I know, she was a kitty. And as such, we're not meant to grieve for our pets quite so much; yet that doesn't stop me from sobbing, and it doesn't stop me from wondering, "How much is one person expected to endure?!".

Rest in peace, my little Luna.

I'm just glad she had two Mommies - Wendy and I - and a Daddy who absolutely adored her.

Just wish I could stop crying.

Meh.

Wednesday, June 25, 2008

Here we are then.

This has probably been the most incredibly painful day of my life.

At least, in recent memory.

It's 6 months since you died, my beautiful Wombat. Six months since I last held you in my arms (funeral home notwithstanding). Six months since I last kissed your beautiful lips (ditto).

6 months.

Saturday, June 21, 2008

Really? Honestly? Truly? It's the sadness.

It's the sadness that gets to you.

I go through the day. I see people, I converse, I interact, I wince, I smile, I laugh, and still.... I cry. There's just this unshakable sadness that remains with you, even during the laughter.

It's laughter tinged with sadness, with bitterness, with anger. Please, someone, explain to me why Charles Manson is still alive, and Rob isn't alive anymore. Yes, yes, I realise there's no real answer to that question. It doesn't stop the question from being asked though.

I feel like Sharon Stone in "Alpha Dog".

(I'm very guilty of paraphrasing here)

"This is God's plan? Then God better get his ass down here and explain it to me....".

You know what? I felt for that character.

I utterly, painfully, horrifically, tragically understood what she meant.
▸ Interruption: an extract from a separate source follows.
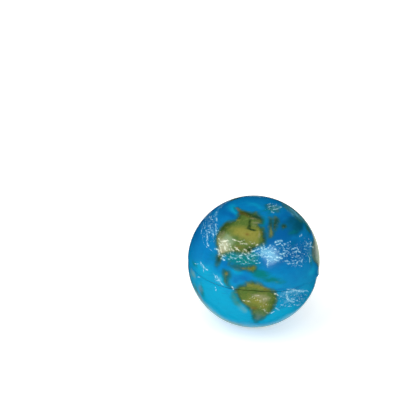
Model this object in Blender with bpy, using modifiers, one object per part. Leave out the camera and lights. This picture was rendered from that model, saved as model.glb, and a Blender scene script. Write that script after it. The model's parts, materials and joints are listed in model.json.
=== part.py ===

I go through every single emotion, every single day.

But still, it's just the sadness that really gets to you. It sits on your chest, a boulder of pain, unwilling to let go and relentless in its intensity. It threatens to crush your soul, your very vitality, every little thing you think you've kept intact.

It's just so fucking sad.

Still...I have hope. I really do think - more often than not - that I'll make it through this bloody awful journey.

I have to, you know?

I have to make it.

Look, go hug your dearest and nearest. Cherish today. There might not be a tomorrow.